Si las cosas siguen como van, los bisnietos burgueses de Kofi Annan, de Vicente Fox, de Alejandro Toledo, de la reina Sofía y de Bill Gates, entre otros de los invitados ilustres en Nueva York, sobrevivirán cercados por millones y millones de descendientes de los niños soldados, los niños sexoservidores, los niños famélicos, los niños sidosos, los niños drogadictos y los niños de la calle del presente. Los estadistas, funcionarios, empresarios y nobles que se dieron cita en el encuentro para ponerle sonrisitas de conejo a los problemas contemporáneos son responsables, por omisión, de una fractura de la especie en una vicemanada de bebés rosáceos, regordetes y tecnocráticos, por un lado, y, por el otro, en una horda gigantesca de tarados miserables. Unos y otros heredarán el mundo que habitamos y tendrán que compartirlo y convivir, y aquello será un infierno.

Las responsabilidades de la vida privada no pueden deslindarse --no del todo-- de las obligaciones sociales. Uno puede meter el dedo en un tarro de miel y después chupárselo, y sentarse a imaginar a su propia familia instalada en el bienestar logrado con el esfuerzo de toda una vida. Pero, del otro lado de la barda del jardín (mira qué lindas bugambilias, imbécil), acecha el resto de la especie.

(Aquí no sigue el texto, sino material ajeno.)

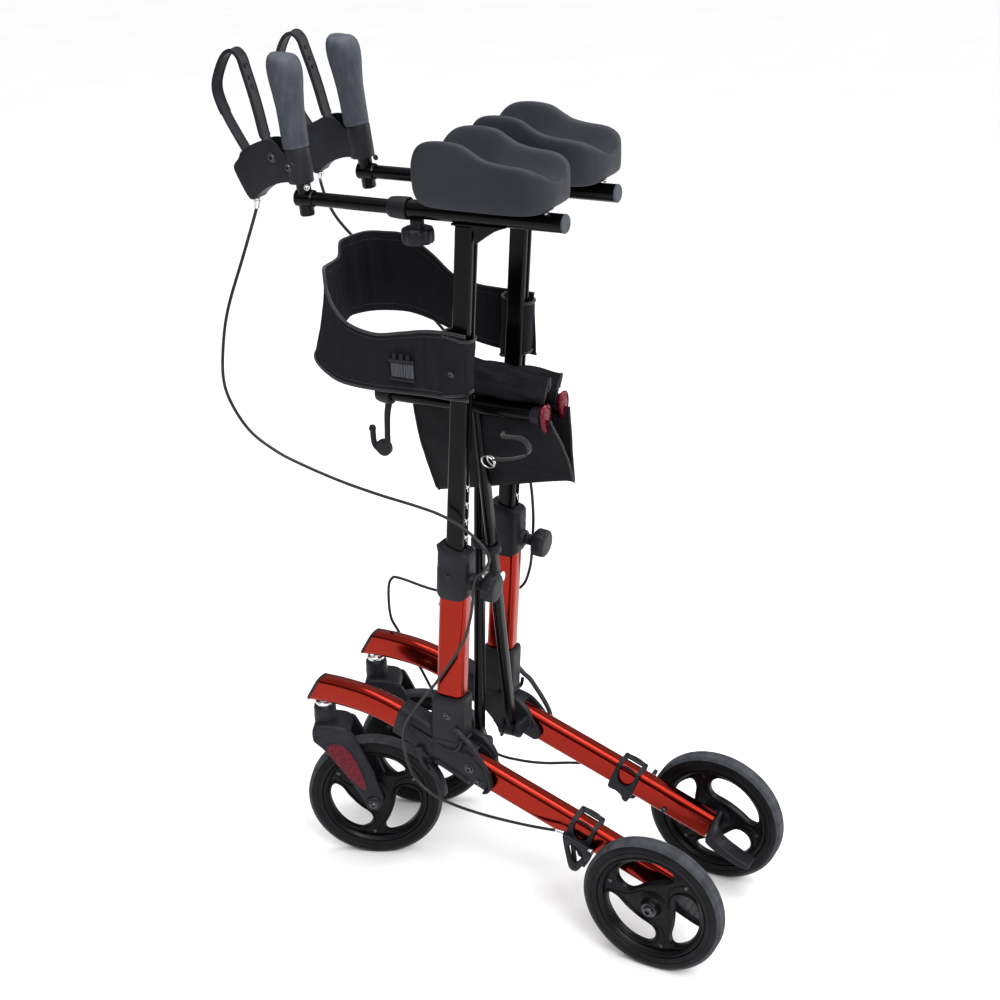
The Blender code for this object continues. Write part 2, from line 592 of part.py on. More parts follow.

No siempre con rencor, no necesariamente con facturas personales, pero sí con todas las no resueltas miserias materiales y espirituales, lista para aplicar las leyes de la termodinámica y a disipar el calor en una vastedad de frío, a enfriar lo caliente, a compensar, a tejer de manera vertiginosa vasos comunicantes insospechados entre la opulencia y la carencia, entre el convento y el burdel, entre la crema contra las arrugas de la tía rica y las llagas expuestas del mendigo.

Pero ante esa perspectiva los asistentes al encuentro de Nueva York se conformaron con esbozar sonrisitas de conejo y con redactar una maravillosa carta a Santa Claus. Son, pues, responsables por omisión de permitir la persistencia de los infiernos creados por la humanidad para todos sus cachorros. Podrán esgrimir toda clase de pretextos para explicarle al mundo su manifiesta ineptitud --la precariedad de los consensos, el gradualismo obligado de las acciones, el realismo responsable que justifica el no hacer nada-- pero en el fondo saben que han fallado, que les han fallado a sus hijos, a sus nietos, a los bisnietos de sus prójimos y a los descendientes más lejanos de todo mundo, y que son por ello, tomados en conjunto o uno por uno, una impresentable vergüenza.